The four-and-a-quarter-hour film, refused government backing and the cooperation of Bayreuth, was planned for three years, then shot in thirty-five days (Syberberg's seven-hour Hitler, a Film from Germany, after four years' planning, was shot in twenty days in Munich). In oddity, intellectual reach, and emotional power, Parsifal is unique among opera films. Ingmar Bergman's The Magic Flute, Joseph Losey's Don Giovanni, and Jean-Pierre Ponnelle's television films of the three surviving Monteverdi operas aren't comparable in ambition and dizzying risk.

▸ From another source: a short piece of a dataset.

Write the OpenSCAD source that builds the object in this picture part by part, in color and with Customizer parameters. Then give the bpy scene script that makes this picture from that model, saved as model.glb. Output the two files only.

Syberberg's book Parsifal: Notes on a Film, published in Munich and Paris, arrived only after I'd seen his movie twice. In it, Syberberg explains his intentions in pedantic detail. At the close of Act 1, we see Parsifal standing dejected before the huge replica of Wagner's death mask. Kundry and Klingsor climb it in Act 2, and it splits open in the last scene to permit entry into the sanctuary of the Grail. But I doubt that even the most attentive viewer could be expected to guess, without having read Syberberg's explanation, that when Gurnemanz leads Parsifal through a rocky defile in Act 1, the two are traveling inside the composer's head "north to south, from forehead to lips." I now understand better the hypnotic quality of the film. We respond to an excessive, concealed control even when we don't fully recognize what's being done to us. For the better part of four and a quarter hours, Syberberg's reinvention of Wagner's music drama holds us in hushed alertness.